Tegenover de contemplatieve Valéry staat de actieve gestalte van André Malraux. Als je de foto's mag geloven heeft hij het grootste deel van zijn leven doorgebracht met het tekenen van petities en dergelijke. Met wapperend haar en een open jas in de wind, peuk los op de lip en de blik geroutineerd indringend op de camera gericht staat hij op de bekendste foto, als de personificatie van het expressionisme. Wel neemt het élan in de loop der jaren zichtbaar af: op een van de laatste foto's staat hij als minister in de tuin van La Lanterne, zijn residentie in Versailles. Het is blijkbaar zaterdag, de oude schrijver staat met geheven vinger een klein wit katje bestraffend toe te spreken. Op de achtergrond staat tussen het struikgewas een standbeeld van Hercules met knuppel en leeuwevel, symbool van het actieve leven, maar dat zal wel toevallig zijn. De reeks wordt afgesloten met een foto, gemaakt op het einde van zijn leven, in 1975, waarop men hem eindelijk achter een bureau ziet zitten. Maar zelfs nu draagt hij een leren jasje dat overal thuishoort, behalve achter een bureau.

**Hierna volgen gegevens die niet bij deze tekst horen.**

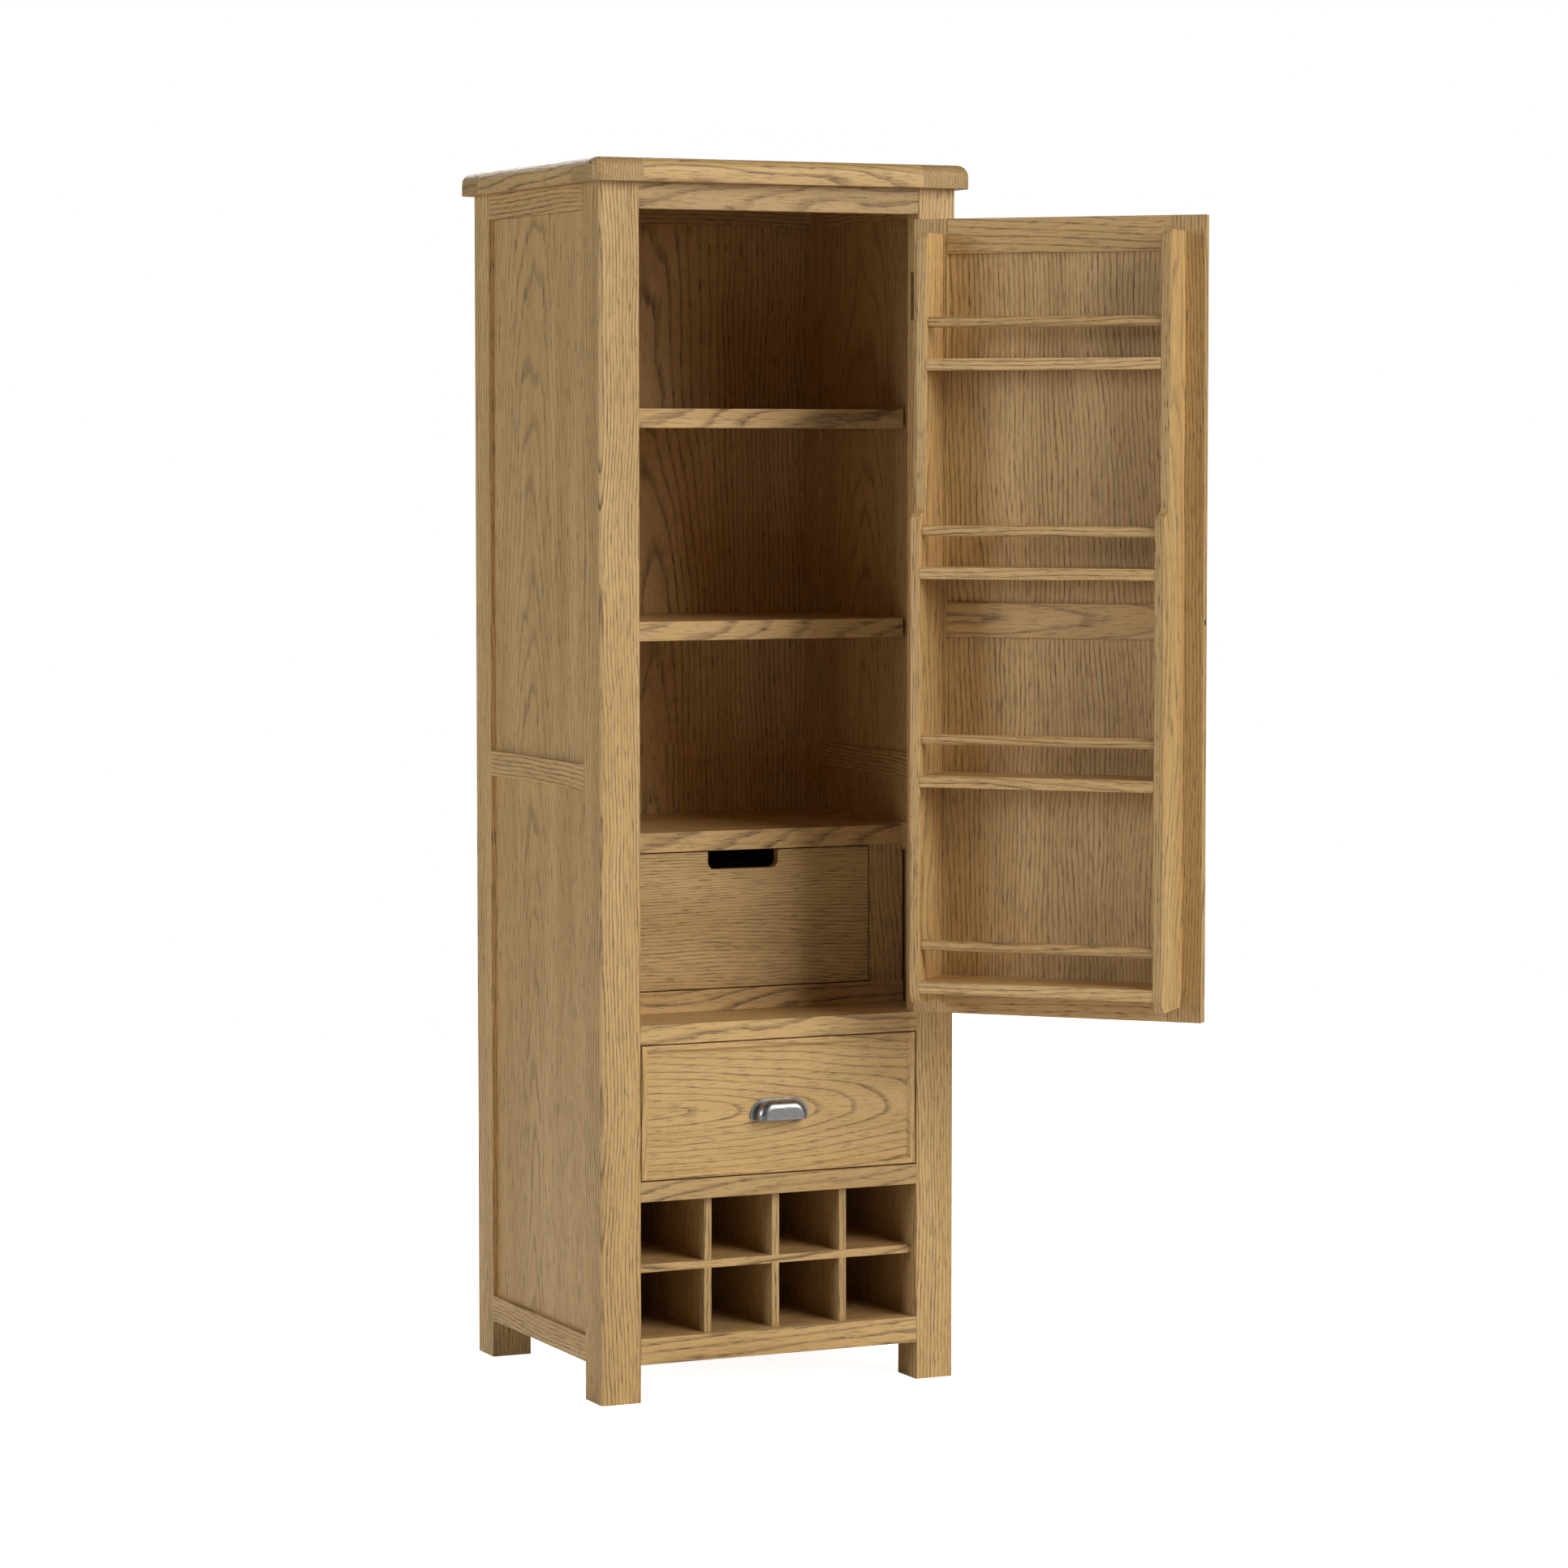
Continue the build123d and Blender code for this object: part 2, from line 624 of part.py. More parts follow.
def make_cup_pull():
    """A plate with rounded ends under a cup that is open below, held by two bolts."""
    cup_half = PULL_WIDTH / 2 - PULL_EAR
    cup_height = PULL_HEIGHT - PULL_RIM
    cup = (cup_half, cup_height, PULL_REACH, PULL_SHOULDER, PULL_ROUND)
    outer = cup_block(*cup)
    room = cup_block(*[size - PULL_WALL for size in cup])
    lip = cup_block(*[size + PULL_LIP for size in cup])
    everywhere = (-PULL_WIDTH, PULL_WIDTH)
    lip &= block(everywhere, (FRONT - 2 * PULL_REACH, FRONT + FRAME), (PULL_Z, PULL_Z + PULL_LIP_HEIGHT))
    pull = (outer + lip - room) + pull_plate()
    front = nodes["outer_drawer_front"][0]
    bolts = []
    face_y = FRONT + FIELD_RECESS
    inside = FRONT + FRAME
    for side in (-1, 1):
        x = side * cup_half * BOLT_ACROSS
        y = face_y - PULL_PLATE - PULL_BOSS
        z = PULL_Z + PULL_HEIGHT * BOLT_UP
        boss = rod(2 * SCREW_R, (x, y, z), (0, 1, 0), PULL_BOSS)
        shank = rod(SCREW_R, (x, y, z), (0, 1, 0), inside - y)
        head = rod(2 * SCREW_R, (x, inside, z), (0, 1, 0), BOLT_HEAD)
        slot = Pos(x, inside + BOLT_HEAD, z) * Box(5 * SCREW_R, 2 * BOLT_SLOT, SCREW_R / 2)
        pull = pull + boss - shank
        front -= shank
        bolts.append(shank + head - slot)
    keep("outer_drawer_front", front)
    keep("cup_pull", pull)
    keep("cup_pull_bolts", *bolts)


# ---------------------------------------------------------------- door and hinges


def make_door_frame():
    stile_x = DOOR_HALF - DOOR_STILE
    y = (FRONT, DOOR_FACE)
    mid_y = (FRONT + DOOR_FACE) / 2
    tenon_y = (mid_y - TENON_THICK / 2, mid_y + TENON_THICK / 2)
    panel_y = (mid_y - DOOR_PANEL / 2, mid_y + DOOR_PANEL / 2)
    rails_z = (
        (DOOR_Z, DOOR_Z + DOOR_STILE),
        (DOOR_MIDDLE_Z, DOOR_MIDDLE_Z + DOOR_STILE),
        (DOOR_TOP_Z - DOOR_STILE, DOOR_TOP_Z),
    )
    panel_x = (-stile_x - GROOVE, stile_x + GROOVE)
    panels = []
    for low, high in ((rails_z[0][1], rails_z[1][0]), (rails_z[1][1], rails_z[2][0])):
        panels.append(block(panel_x, panel_y, (low - GROOVE, high + GROOVE)))
    stile = soften(block((stile_x, DOOR_HALF), y, (DOOR_Z, DOOR_TOP_Z)), Axis.Z)
    rails = []
    for low, high in rails_z:
        tenon_z = (low + DOOR_TENON_SHOULDER, high - DOOR_TENON_SHOULDER)
        tenon = block((-stile_x - DOOR_TENON, stile_x + DOOR_TENON), tenon_y, tenon_z)
        rail = soften(block((-stile_x, stile_x), y, (low, high)), Axis.X) + tenon
        stile -= tenon
        rails.append(rail - panels[0] - panels[1])
    stile = stile - panels[0] - panels[1]
    free = mirror_x(stile) - magnet(-DOOR_HALF, 1) - knob_shape()
    hinge = stile
    for z in HINGE_Z:
        hinge -= door_leaf_screws(z)
    return {"hinge": hinge, "free": free, "rails": rails, "panels": panels}


def rack_side_outline():
    """The stepped side board: deep below, shallow above, with an S step between."""
    deep = RACK_DEEP
    shallow = RACK_SHALLOW
    low, high = RACK_Z
    step_low, step_high = RACK_STEP_Z
    foot = RACK_FOOT_R
    head = RACK_HEAD_R
    middle = ((deep + shallow) / 2, (step_low + step_high) / 2)
    line = [
        Line((0, low), (deep - foot, low)),
        RadiusArc((deep - foot, low), (deep, low + foot), -foot),
        Line((deep, low + foot), (deep, step_low)),
        Spline((deep, step_low), middle, (shallow, step_high), tangents=((0, 1), (0, 1))),
        Line((shallow, step_high), (shallow, high - head)),
        RadiusArc((shallow, high - head), (shallow - head, high), -head),
        Line((shallow - head, high), (0, high)),
        Line((0, high), (0, low)),
    ]
    return make_face(Curve() + line)


def rack_side():
    """The board on the hinge side, standing on the door's inner face."""
    outer = DOOR_HALF - RACK_INSET
    plane = Plane((outer - RACK_SIDE, DOOR_FACE, 0), x_dir=(0, 1, 0), z_dir=(1, 0, 0))
    return extrude(plane * rack_side_outline(), RACK_SIDE)


def make_door():
    frame = make_door_frame()
    sides = [rack_side(), mirror_x(rack_side())]
    inner = DOOR_HALF - RACK_INSET - RACK_SIDE
    shelves = []
    rails = []
    for top in RACK_SHELF_TOPS:
        depth = RACK_DEEP if top < RACK_STEP_Z[0] else RACK_SHALLOW
        shelf = block((-inner, inner), (DOOR_FACE, DOOR_FACE + depth), (top - RACK_SHELF, top))
        shelves.append(soften(shelf, Axis.X))
        centre = (-inner - RACK_RAIL_HOLE, DOOR_FACE + depth - RACK_RAIL_INSET, top + RACK_RAIL_ABOVE)
        rail = rod(RACK_RAIL_R, centre, (1, 0, 0), 2 * (inner + RACK_RAIL_HOLE))
        rails.append(rail)
        sides = [side - rail for side in sides]
    sides = [fillet(side.faces().sort_by(Axis.Y)[-1].edges().filter_by(Axis.Z), RACK_EASE) for side in sides]
    leaves = [door_leaf(z) for z in HINGE_Z]
    screws = [door_leaf_screws(z) for z in HINGE_Z]
    keep("door_stile_hinge", swing(frame["hinge"]))
    keep("door_stile_free", swing(frame["free"]))
    keep("door_rails", *[swing(rail) for rail in frame["rails"]])
    keep("door_panels", *[swing(panel) for panel in frame["panels"]])
    keep("rack_side_hinge", swing(sides[0]))
    keep("rack_side_free", swing(sides[1]))
    keep("rack_shelves", *[swing(shelf) for shelf in shelves])
    keep("rack_rails", *[swing(rail) for rail in rails])
    keep("door_knob", swing(knob_shape()))
    keep("hinge_door_leaves", *[swing(leaf) for leaf in leaves])
    keep("hinge_door_screws", *[swing(s) for group in screws for s in group.solids()])
    keep("catch_magnet_door", swing(magnet(-DOOR_HALF, 1)))


def magnet(x, inward):
    """A disc let in flush with the face at x, sunk towards +X or -X."""
    return rod(MAGNET_R, (x, FRONT + DOOR_THICK / 2, MAGNET_Z), (inward, 0, 0), MAGNET_DEEP)


def knob_shape():
    """A turned knob on the outside of the free stile, with its stud in the stile."""
    x = -DOOR_HALF + DOOR_STILE / 2
    profile = [
        Line((0, 12), (3, 12)),
        Line((3, 12), (3, 0)),
        Line((3, 0), (9, 0)),
        Line((9, 0), (9, -2)),
        Spline((9, -2), (6, -7), (7, -13), (KNOB_R, -18), tangents=((-0.6, -1), (1, -0.3))),
        Spline((KNOB_R, -18), (KNOB_R - 3, -23), (0, -26), tangents=((0, -1), (-1, 0))),
        Line((0, -26), (0, 12)),
    ]
    face = make_face(Curve() + profile)
    plane = Plane((x, FRONT, KNOB_Z), x_dir=(1, 0, 0), z_dir=(0, 0, 1))
    return revolve(plane * face, Axis((x, FRONT, KNOB_Z), (0, 1, 0)), 360)


def knuckle(low, high, hole):
    outer = rod(KNUCKLE_R, (PIN_X, PIN_Y, low), (0, 0, 1), high - low)
    return outer - rod(hole, (PIN_X, PIN_Y, low), (0, 0, 1), high - low)


def knuckle_levels(z):
    """The three knuckles of a hinge centred on z, from the bottom."""
    low = z - HINGE_HEIGHT / 2
    third = HINGE_HEIGHT / 3
    return [(low + k * third, low + (k + 1) * third) for k in range(3)]


def frame_leaf(z):
    """The leaf on the leg's inner face, with the lowest and highest knuckles."""
    low, middle, high = knuckle_levels(z)
    x = (OPEN - LEAF, OPEN)
    leaf = block(x, (PIN_Y, FRONT + LEAF_REACH), (low[0], high[1]))
    leaf -= rod(PIN_R + PIN_PLAY, (PIN_X, PIN_Y, low[0]), (0, 0, 1), HINGE_HEIGHT)
    clear = (middle[0] - HINGE_GAP / 2, middle[1] + HINGE_GAP / 2)
    leaf -= block((DOOR_HALF, OPEN), (PIN_Y - KNUCKLE_R, FRONT), clear)
    leaf += knuckle(low[0], low[1] - HINGE_GAP / 2, PIN_R)
    leaf += knuckle(high[0] + HINGE_GAP / 2, high[1], PIN_R)
    return leaf


def door_leaf(z):
    """The leaf on the door's edge, with the middle knuckle."""
    low, middle, high = knuckle_levels(z)
    x = (DOOR_HALF, DOOR_HALF + LEAF)
    leaf = block(x, (PIN_Y, FRONT + DOOR_LEAF_DEPTH), (low[0], high[1]))
    for zone in ((low[0], low[1] + HINGE_GAP / 2), (high[0] - HINGE_GAP / 2, high[1])):
        leaf -= block((DOOR_HALF, OPEN), (PIN_Y - KNUCKLE_R, FRONT), zone)
    leaf += knuckle(middle[0] + HINGE_GAP / 2, middle[1] - HINGE_GAP / 2, PIN_R + PIN_PLAY)
    leaf -= rod(PIN_R + PIN_PLAY, (PIN_X, PIN_Y, low[0]), (0, 0, 1), HINGE_HEIGHT)
    return leaf - door_leaf_screws(z)


def screw_rows(z):
    return (z - HINGE_SCREW_PITCH, z, z + HINGE_SCREW_PITCH)


def hinge_screws(z):
    """Three screws through the frame leaf into the right leg."""
    y = FRONT + FRAME_SCREW_SETBACK
    places = [Pos(OPEN - LEAF, y, row) * Rot(0, -90, 0) for row in screw_rows(z)]
    return Compound([place * flat_screw() for place in places])


def door_leaf_screws(z):
    """Three screws through the door leaf into the door's edge."""
    y = FRONT + DOOR_SCREW_SETBACK
    places = [Pos(DOOR_HALF + LEAF, y, row) * Rot(0, 90, 0) for row in screw_rows(z)]
    return Compound([place * flat_screw() for place in places])


def flat_screw():
    """A small screw whose head fills the leaf's thickness."""
    head = Cone(SCREW_R, SCREW_HEAD_R, LEAF, align=(Align.CENTER, Align.CENTER, Align.MAX))
    return head + Cylinder(SCREW_R, HINGE_SCREW_LENGTH, align=(Align.CENTER, Align.CENTER, Align.MAX))


def make_hinges():
    leaves = [frame_leaf(z) - hinge_screws(z) for z in HINGE_Z]
    keep("hinge_frame_leaves", *leaves)
    pins = []
    for z in HINGE_Z:
        pins.append(rod(PIN_R, (PIN_X, PIN_Y, z - HINGE_HEIGHT / 2), (0, 0, 1), HINGE_HEIGHT))
    keep("hinge_pins", *pins)
    keep("hinge_frame_screws", *[s for z in HINGE_Z for s in hinge_screws(z).solids()])
    keep("catch_magnet_frame", magnet(-OPEN, -1))


def write_all():
    os.makedirs("parts", exist_ok=True)
    for name, solids in nodes.items():
        pieces = [solid for shape in solids for solid in shape.solids()]
        shape = pieces[0] if len(pieces) == 1 else Compound(pieces)
        export_step(shape, "parts/" + name + ".step")


make_legs()
make_front_rails()
make_side_frames()
make_back()
make_cornice()
make_loose_shelves()
make_fixed_shelf()
make_decks()
make_wine_rack()
make_outer_drawer()
make_inner_drawer()
make_cup_pull()
make_hinges()
make_door()
write_all()
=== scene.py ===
import math

import bpy
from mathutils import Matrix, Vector


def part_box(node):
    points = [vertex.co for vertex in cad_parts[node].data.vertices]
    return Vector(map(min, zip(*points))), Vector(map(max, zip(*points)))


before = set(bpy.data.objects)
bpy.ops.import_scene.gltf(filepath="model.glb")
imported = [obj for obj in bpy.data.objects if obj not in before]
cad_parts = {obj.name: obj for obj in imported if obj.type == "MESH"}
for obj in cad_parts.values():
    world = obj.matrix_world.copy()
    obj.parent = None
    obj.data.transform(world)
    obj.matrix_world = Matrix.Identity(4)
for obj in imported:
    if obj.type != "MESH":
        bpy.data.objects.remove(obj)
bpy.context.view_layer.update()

# ---------------------------------------------------------------- the wood

# Directions of the grain in the cabinet's own axes.
ALONG_X = "X"
ALONG_Y = "Y"
ALONG_Z = "Z"
ALONG_Z_SIDEWAYS = "Z, on a board that faces left or right"

# The door stands open by this angle at rest. Turned back by it, its rails lie along X.
DOOR_OPEN = math.radians(135.0)

# Finish colours, linear.
PALE = (0.750, 0.492, 0.215)
WARM = (0.600, 0.372, 0.146)
PORE = (0.090, 0.052, 0.032)

# Ring widths in metres: most boards, boards with fine straight lines, and boards with wide arches.
FLAT_PITCH = 0.0068
FINE_PITCH = 0.0050
WIDE_PITCH = 0.0105

# Width of the dark pores in each ring, in metres, and the most of a ring that they fill.
BAND = 0.0026
WIDEST_BAND = 0.38

# Marks in the wood, as features per metre across, through and along the grain.
SLOW_WAVES = (5.0, 5.0, 1.6)
FINE_WAVES = (45.0, 45.0, 9.0)
STREAKS = (210.0, 210.0, 22.0)
PORES = (430.0, 430.0, 34.0)
PATCHES = (14.0, 14.0, 3.0)
CLOUDS = (22.0, 22.0, 1.8)
FIBRES = (1500.0, 1500.0, 30.0)

# How far the waves bend the rings, in metres.
SLOW_BEND = 0.055
FINE_BEND = 0.0055

# Nearly all values of a noise lie between these. Streaks and pores begin and end higher up in it.
NOISE_RANGE = (0.3, 0.7)
STREAK_RANGE = (0.40, 0.56)
PORE_RANGE = (0.54, 0.64)

# Least and greatest darkness of the lines: from ring to ring, over a board, and from streak to streak.
RING_STRENGTH = (0.50, 1.0)
PATCH_STRENGTH = (0.65, 1.0)
STREAK_STRENGTH = (0.48, 1.0)

# Darkness of the loose flecks between the rings' bands and inside them.
FLECK_STRENGTH = (0.34, 0.85)

# The fibres' tint of the ground, its shade, and their height in the relief beside a pore's depth.
FIBRE_TINT = 0.22
FIBRE_SHADE = 0.72
FIBRE_HEIGHT = 0.25

# Roughness between the pores and in them, the gloss, and the relief with its depth in metres.
OAK_ROUGH = (0.42, 0.68)
OAK_SPECULAR = 0.35
OAK_BUMP = 0.35
OAK_BUMP_DEPTH = 0.0006

# How far apart in the noise two nodes may start, and how far the next board in a node is, in metres.
NOISE_SPAN = 4.0
BOARD_JUMP = 1.37

# Each node numbers its rings from a place of its own, so that other rings are strong on it.
FIRST_RING = 1000.0
RING_SPAN = 100.0
RING_DRAW = 7

# Multipliers that mix a seed and a step into a repeatable number.
MIX_SEED = 12.9898
MIX_STEP = 78.233
MIX_SINE = 437.585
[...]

Het is typerend voor deze Franse methode van interpreteren dat hij tekort schiet bij het Angelsaksische schrijvers-universum. Fladderende haardossen of steenrode shawls - ze zouden waarschijnlijk met opgetrokken wenkbrauwen zijn onthaald. Het meest markant in dit gezelschap is het doorgroefde hoofd van W.H. Auden in strijklicht en het cyclopenoog van James Joyce achter het brilleglas, dingen die iedereen kunnen overkomen, daar hoef je geen schrijver voor te zijn. Toch moet men een niet al te ongecompliceerde voorstelling hebben van dat Britse slobberpakkenflegma. Het heeft zijn eigen imago. Duitse kunstenaars zijn helaas ondervertegenwoordigd bij Gisèle Freund, hoewel zij in de vroege jaren dertig het aanzien waard moeten zijn geweest, met driedelige pakken en tweekleurige schoenen. De enige Duitser die in de kleurengalerij werd toegelaten was Walter Benjamin; ondanks zijn sympathie voor de negentiende-eeuwse flaneur had hij zelf weinig weg van een dandy. Hij was naar het schijnt wat corpulent, elke beschrijving van hem vestigt liefdevol aandacht op zijn kleine mollige handen. Tegelijk moet juist hij het prototype van de melancholicus zijn geweest, maar dan een echte: langzaam in zijn bewegingen, aarzelend in zijn beslissingen, met een dromerige blik, ‘de zachte dagdromersblik van een bijziende’, schrijft Susan Sontag. Hij belichaamt de minst glamoureuze kant van de melancholie, de acedia, mentale verlamming, het terechte schrikbeeld van elke kunstenaar. Zo staat hij op de kleurenfoto van Gisèle Freund, met hand en blik. Alleen al hierom is het op zijn plaats dat zijn verschijning de galerij opent.
Er is een groep waar ik niets over gezegd heb: de vrouwelijke kunstenaars. Hiervoor heb ik twee redenen. Ten eerste was het werkelijk een aparte groep, die vraagt om een apart hoofdstuk: men was, zeker toen, sociaal gesproken eerder een vrouwelijke dan een Franse, Engelse of Duitse kunstenaar. Maar er is nog een tweede reden, die het moeilijk maakt om hier veel over te zeggen. Het lijkt alsof er voor deze groep geen habitus bestond, gewoon genoeg om niet te irriteren, excentriek genoeg om interessant te zijn, kortom een prototypische vrouwelijke kunstenaar. Het patina van eerlijk verdiende artisticiteit is voor vrouwen, zeker in de jaren dertig, blijkbaar niet weggelegd, of pas op zeer hoge leeftijd. De enige die overtuigend is als vrouwelijke melancholicus is Virginia Woolf. Verder komt melancholie in deze groep sowieso opvallend weinig voor, hoera. Het meest gestandaardiseerde imago voor een professionele vrouw, toen en nu, is dat van de topsecretaresse (intelligent, elegant) en het is opvallend dat dit beeld vooral te vinden is bij vrouwen die in de kunst een mecenasachtige rol achter de schermen speelden: Sylvia Beach, Victoria Ocampo en Peggy Guggenheim (hoewel ik die ook in andere outfits heb gezien, maar toen was ze al oud, woonde in Venetië en kon het zich veroorloven om er uit te zien als de dorpsgek). Op deze foto's zien zij er met hun mantelpakken en parels in elk geval uit of het beheren van een boekhandel, literair tijdschrift of kunstcollectie geen wezenlijk andere kwaliteiten vergt. En waarom zou het ook? Ik vind dit wel een verfrissend beeld tussen al die zienersblikken en slobberpakken waarvan dit boek zo'n concentratie bevat. Tegelijk is het juist door die concentratie een erg leuk boek.